Éxodo 23, 20-23a; Sal 90, 1-2. 3-4. 5-6. 10-11 ; san Mateo 18, 1-5- 10
«Ángel de la guarda / dulce compañía / no me dejes solo / ni de noche ni de día / No me desampares / que me perdería». Muchos españolitos que, después de doce años, aún no saben rezar la traducción moderna del Padrenuestro, son capaces de repetir esta oración sin trabarse en una sola sílaba. Todos la hemos aprendido de pequeños, de labios de nuestros padres o abuelos, y algunos continuamos rezándola cada noche sumergidos en un gozoso recogimiento infantil.
Ese ángel que, por designio expreso de Dios, nos acompaña a cada uno de la mañana a la noche, y que vela nuestro sueño mientras dormimos, trae hasta nosotros la noticia de una Providencia muy especial de Dios.
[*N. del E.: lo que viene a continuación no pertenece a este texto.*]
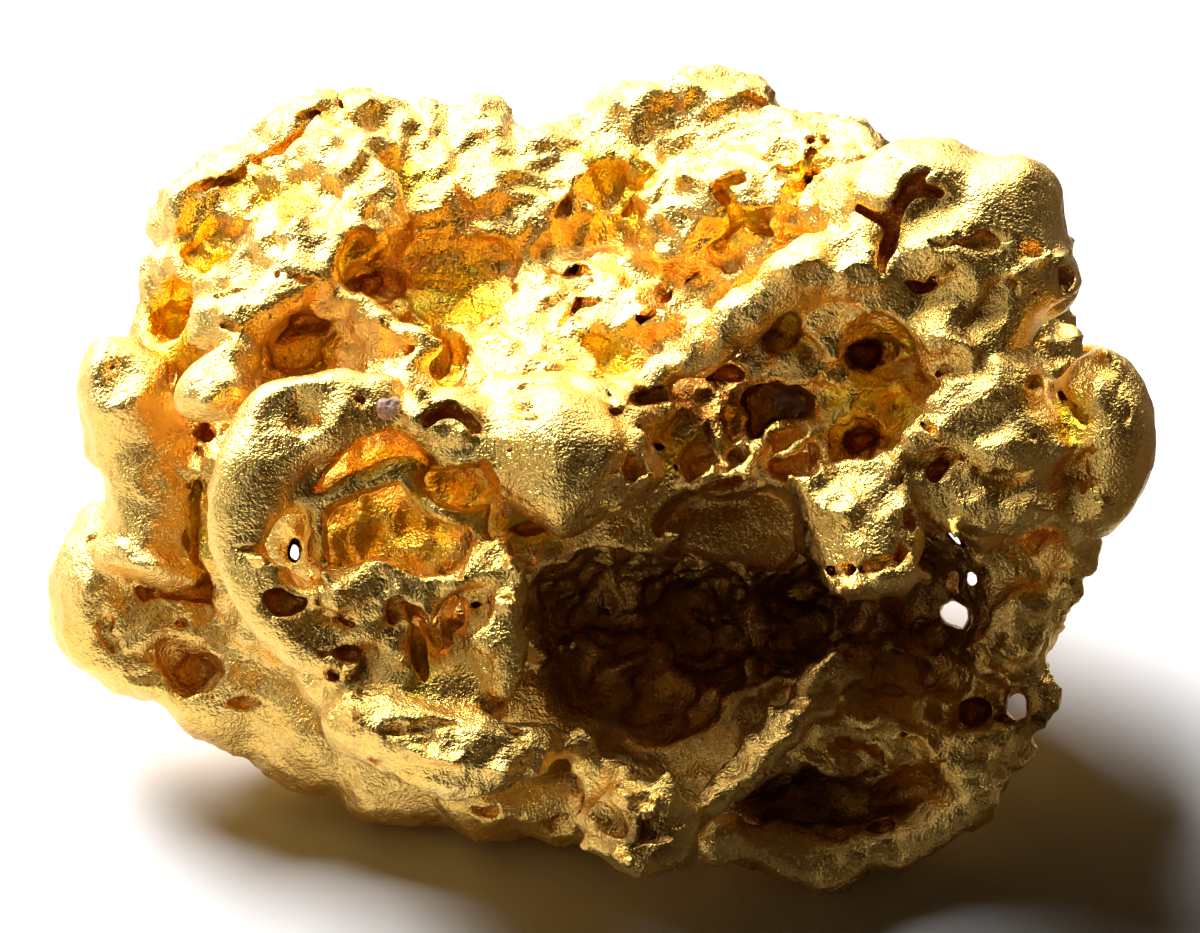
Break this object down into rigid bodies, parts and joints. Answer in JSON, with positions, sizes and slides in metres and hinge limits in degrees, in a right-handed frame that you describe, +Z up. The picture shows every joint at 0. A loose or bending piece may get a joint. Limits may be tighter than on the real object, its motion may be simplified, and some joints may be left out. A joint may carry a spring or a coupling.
{
  "type": "gold nugget",
  "caption": "Native gold nugget: a lumpy trunk with a thick ring, a basin on top and a pitted cavern in front, holding small grains of quartz.",
  "frame": {"origin": "on the surface it rests on, below the middle of its bounding box", "axes": "+Z up, +X along its longest extent, -Y the show face with the ring, nose and cavern"},
  "size_m": [0.0222, 0.0172, 0.013],
  "materials": {
    "gold": "native gold, satin and finely pitted, bright on worn high spots",
    "quartz": "cloudy, faintly pink quartz, wet gloss"
  },
  "bodies": {
    "root": {"gold_nugget": "gold", "quartz_grain_saddle": "quartz", "quartz_grain_pocket": "quartz"}
  },
  "joints": []
}
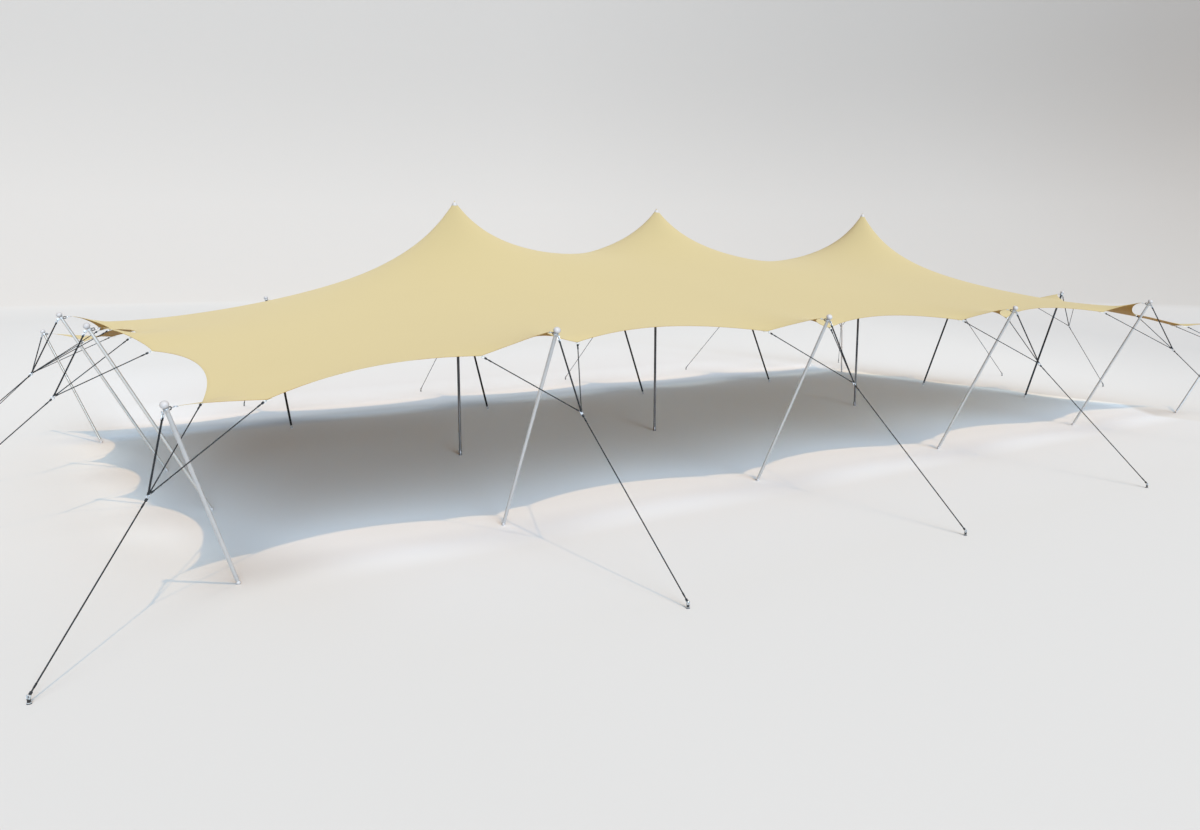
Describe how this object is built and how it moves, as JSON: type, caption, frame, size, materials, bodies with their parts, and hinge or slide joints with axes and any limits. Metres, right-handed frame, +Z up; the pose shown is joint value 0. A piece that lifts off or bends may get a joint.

Me gusta llamarla la «Providencia doméstica»: no se refiere a los grandes sucesos, en los que nuestra vida entera entra en juego, por más que nada de lo nuestro le es ajeno a nuestro ángel. Pero a él acudimos algunos cada noche pidiendo favores tan decisivos como el que no se nos peguen las sábanas por la mañana, o que traiga hasta nosotros la bendición de Dios sobre nuestro descanso. Le encargamos encontrar la agenda que se nos ha perdido o ayudarnos a no perder el autobús. Yo he puesto en sus manos tareas tan trascendentes como la de encontrar aparcamiento en el centro de Madrid. Me gusta «chantajearle» dándole siempre las gracias por anticipado: «¡Qué bueno eres! ¡Seguro que ya tienes una plaza reservada para mí al ladito del sitio adonde voy!
¡Venga, dime donde está y aparcamos!»… Creedme que no me falla, salvo muy raras veces.
Pero esas «raras veces» ya sabía yo que era mejor regalo, para ese día, algo que ofrecer. Entonces, mi ángel me regala un crucifijo más hermoso que el aparcamiento privado del Alcalde.
Desde hace tiempo, he descubierto algo muy grande que mi ángel puede hacer por mí: como espíritu angélico, es su principal misión alabar a Dios, y, puesto que contempla cara a cara el rostro del Altísimo, y no hay pecado en él, su alabanza es muy superior a la mía.
Por eso le pido, muchas veces, que alabe al Señor en mi nombre. Sé que lo hace. También sé que está muy cerca de la Virgen María, Reina de los ángeles, y por eso le pido muchas veces que bese por mí a mi Madre del Cielo. Sin embargo, en esto último tengo mis reservas; no sé cómo besarán los ángeles, pero, desde luego, labios de carne no tienen, mientras que las mejillas de la Señora son rosadas. Entre tanto yo no pueda hacerlo, lo del ángel me vale, pero a la Virgen la besaré mejor yo.